→ **SOURCE EXCERPT**:
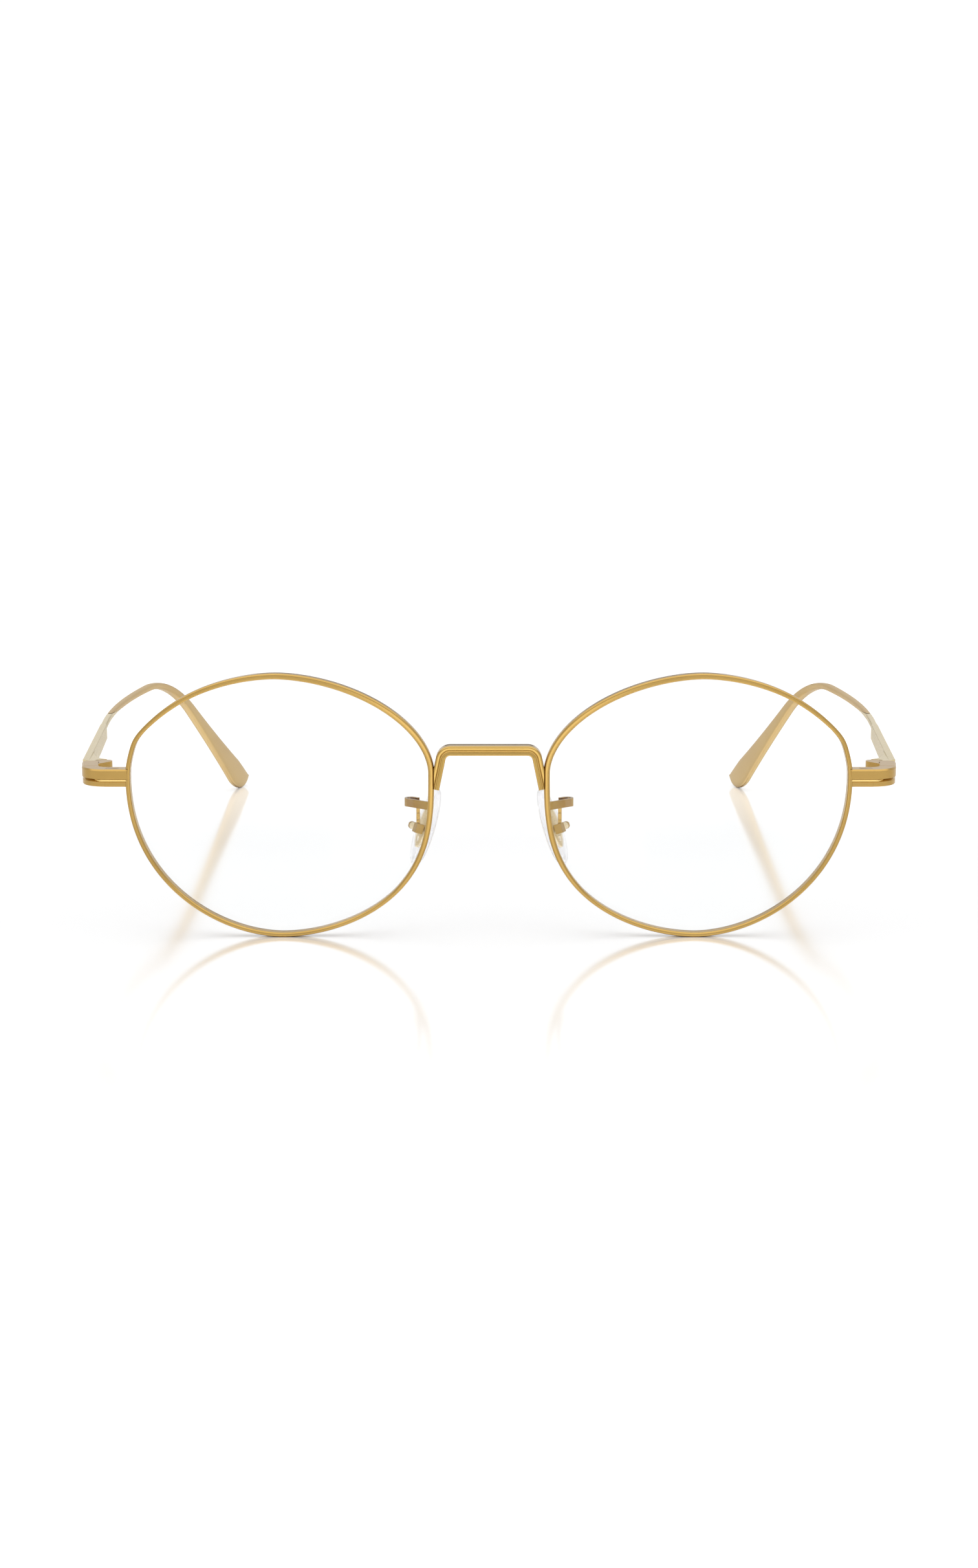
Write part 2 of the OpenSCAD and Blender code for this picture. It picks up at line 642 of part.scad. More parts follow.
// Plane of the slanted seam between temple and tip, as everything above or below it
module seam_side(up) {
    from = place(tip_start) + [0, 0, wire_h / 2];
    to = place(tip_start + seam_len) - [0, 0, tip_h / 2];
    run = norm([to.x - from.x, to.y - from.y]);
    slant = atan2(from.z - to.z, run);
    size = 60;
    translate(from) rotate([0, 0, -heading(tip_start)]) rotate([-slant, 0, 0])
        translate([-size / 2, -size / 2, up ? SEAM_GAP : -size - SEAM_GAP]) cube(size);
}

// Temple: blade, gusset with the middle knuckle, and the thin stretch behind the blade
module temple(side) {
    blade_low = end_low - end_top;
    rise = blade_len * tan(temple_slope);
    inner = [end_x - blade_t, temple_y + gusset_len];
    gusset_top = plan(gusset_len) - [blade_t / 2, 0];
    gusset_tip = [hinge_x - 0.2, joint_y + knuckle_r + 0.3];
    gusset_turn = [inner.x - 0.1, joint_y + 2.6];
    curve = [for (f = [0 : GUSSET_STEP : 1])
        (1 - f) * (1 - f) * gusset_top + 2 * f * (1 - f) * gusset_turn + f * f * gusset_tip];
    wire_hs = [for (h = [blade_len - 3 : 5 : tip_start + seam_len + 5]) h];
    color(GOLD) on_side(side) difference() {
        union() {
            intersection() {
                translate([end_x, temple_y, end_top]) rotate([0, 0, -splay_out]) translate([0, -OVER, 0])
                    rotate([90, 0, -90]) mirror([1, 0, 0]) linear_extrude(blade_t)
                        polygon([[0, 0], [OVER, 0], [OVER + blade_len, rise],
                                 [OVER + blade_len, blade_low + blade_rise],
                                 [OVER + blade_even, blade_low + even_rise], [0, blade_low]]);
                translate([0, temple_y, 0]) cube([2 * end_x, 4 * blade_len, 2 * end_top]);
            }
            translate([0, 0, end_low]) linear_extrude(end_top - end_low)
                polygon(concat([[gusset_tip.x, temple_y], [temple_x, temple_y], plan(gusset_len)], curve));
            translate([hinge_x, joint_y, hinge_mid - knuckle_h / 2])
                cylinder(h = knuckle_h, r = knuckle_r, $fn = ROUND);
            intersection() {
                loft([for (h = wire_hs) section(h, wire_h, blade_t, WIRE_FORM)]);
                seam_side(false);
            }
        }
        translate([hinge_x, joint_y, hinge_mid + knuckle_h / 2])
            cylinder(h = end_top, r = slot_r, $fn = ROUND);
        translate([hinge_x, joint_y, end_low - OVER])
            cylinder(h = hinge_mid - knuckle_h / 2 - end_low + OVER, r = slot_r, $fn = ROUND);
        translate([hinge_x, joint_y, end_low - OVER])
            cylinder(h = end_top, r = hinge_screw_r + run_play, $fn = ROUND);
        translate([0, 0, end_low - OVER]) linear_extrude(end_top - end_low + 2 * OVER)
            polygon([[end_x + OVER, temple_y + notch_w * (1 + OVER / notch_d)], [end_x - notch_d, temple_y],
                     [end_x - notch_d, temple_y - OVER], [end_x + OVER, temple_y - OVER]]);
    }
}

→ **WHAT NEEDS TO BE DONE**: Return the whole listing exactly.

→ **SOLUTION**:
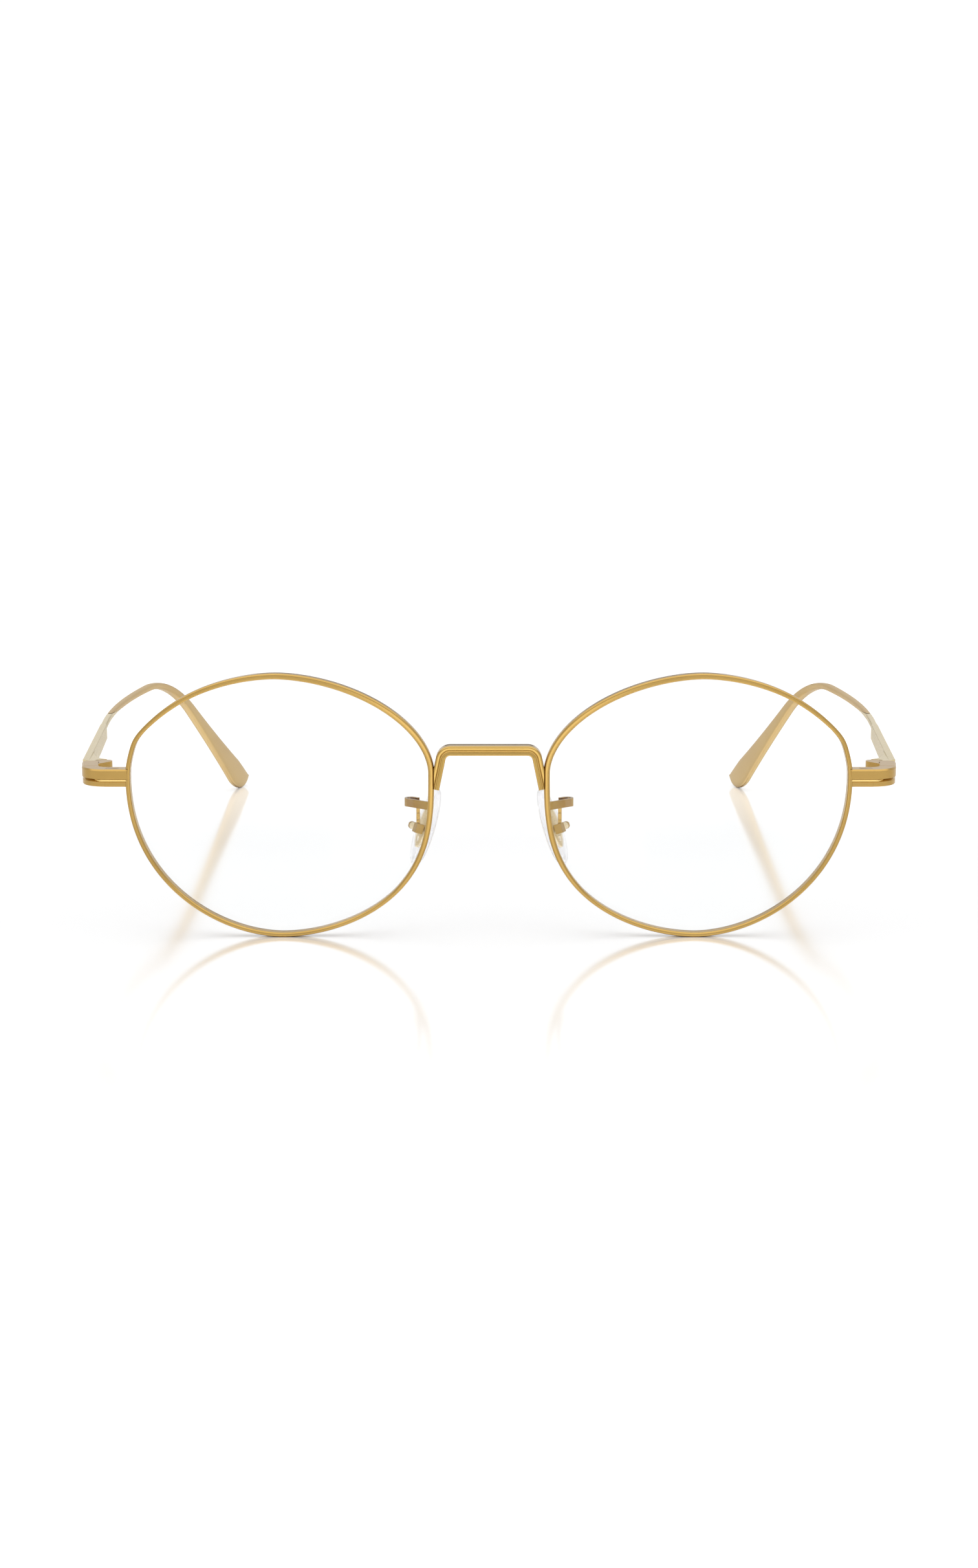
Write part 2 of the OpenSCAD and Blender code for this picture. It picks up at line 642 of part.scad. More parts follow.
// Plane of the slanted seam between temple and tip, as everything above or below it
module seam_side(up) {
    from = place(tip_start) + [0, 0, wire_h / 2];
    to = place(tip_start + seam_len) - [0, 0, tip_h / 2];
    run = norm([to.x - from.x, to.y - from.y]);
    slant = atan2(from.z - to.z, run);
    size = 60;
    translate(from) rotate([0, 0, -heading(tip_start)]) rotate([-slant, 0, 0])
        translate([-size / 2, -size / 2, up ? SEAM_GAP : -size - SEAM_GAP]) cube(size);
}

// Temple: blade, gusset with the middle knuckle, and the thin stretch behind the blade
module temple(side) {
    blade_low = end_low - end_top;
    rise = blade_len * tan(temple_slope);
    inner = [end_x - blade_t, temple_y + gusset_len];
    gusset_top = plan(gusset_len) - [blade_t / 2, 0];
    gusset_tip = [hinge_x - 0.2, joint_y + knuckle_r + 0.3];
    gusset_turn = [inner.x - 0.1, joint_y + 2.6];
    curve = [for (f = [0 : GUSSET_STEP : 1])
        (1 - f) * (1 - f) * gusset_top + 2 * f * (1 - f) * gusset_turn + f * f * gusset_tip];
    wire_hs = [for (h = [blade_len - 3 : 5 : tip_start + seam_len + 5]) h];
    color(GOLD) on_side(side) difference() {
        union() {
            intersection() {
                translate([end_x, temple_y, end_top]) rotate([0, 0, -splay_out]) translate([0, -OVER, 0])
                    rotate([90, 0, -90]) mirror([1, 0, 0]) linear_extrude(blade_t)
                        polygon([[0, 0], [OVER, 0], [OVER + blade_len, rise],
                                 [OVER + blade_len, blade_low + blade_rise],
                                 [OVER + blade_even, blade_low + even_rise], [0, blade_low]]);
                translate([0, temple_y, 0]) cube([2 * end_x, 4 * blade_len, 2 * end_top]);
            }
            translate([0, 0, end_low]) linear_extrude(end_top - end_low)
                polygon(concat([[gusset_tip.x, temple_y], [temple_x, temple_y], plan(gusset_len)], curve));
            translate([hinge_x, joint_y, hinge_mid - knuckle_h / 2])
                cylinder(h = knuckle_h, r = knuckle_r, $fn = ROUND);
            intersection() {
                loft([for (h = wire_hs) section(h, wire_h, blade_t, WIRE_FORM)]);
                seam_side(false);
            }
        }
        translate([hinge_x, joint_y, hinge_mid + knuckle_h / 2])
            cylinder(h = end_top, r = slot_r, $fn = ROUND);
        translate([hinge_x, joint_y, end_low - OVER])
            cylinder(h = hinge_mid - knuckle_h / 2 - end_low + OVER, r = slot_r, $fn = ROUND);
        translate([hinge_x, joint_y, end_low - OVER])
            cylinder(h = end_top, r = hinge_screw_r + run_play, $fn = ROUND);
        translate([0, 0, end_low - OVER]) linear_extrude(end_top - end_low + 2 * OVER)
            polygon([[end_x + OVER, temple_y + notch_w * (1 + OVER / notch_d)], [end_x - notch_d, temple_y],
                     [end_x - notch_d, temple_y - OVER], [end_x + OVER, temple_y - OVER]]);
    }
}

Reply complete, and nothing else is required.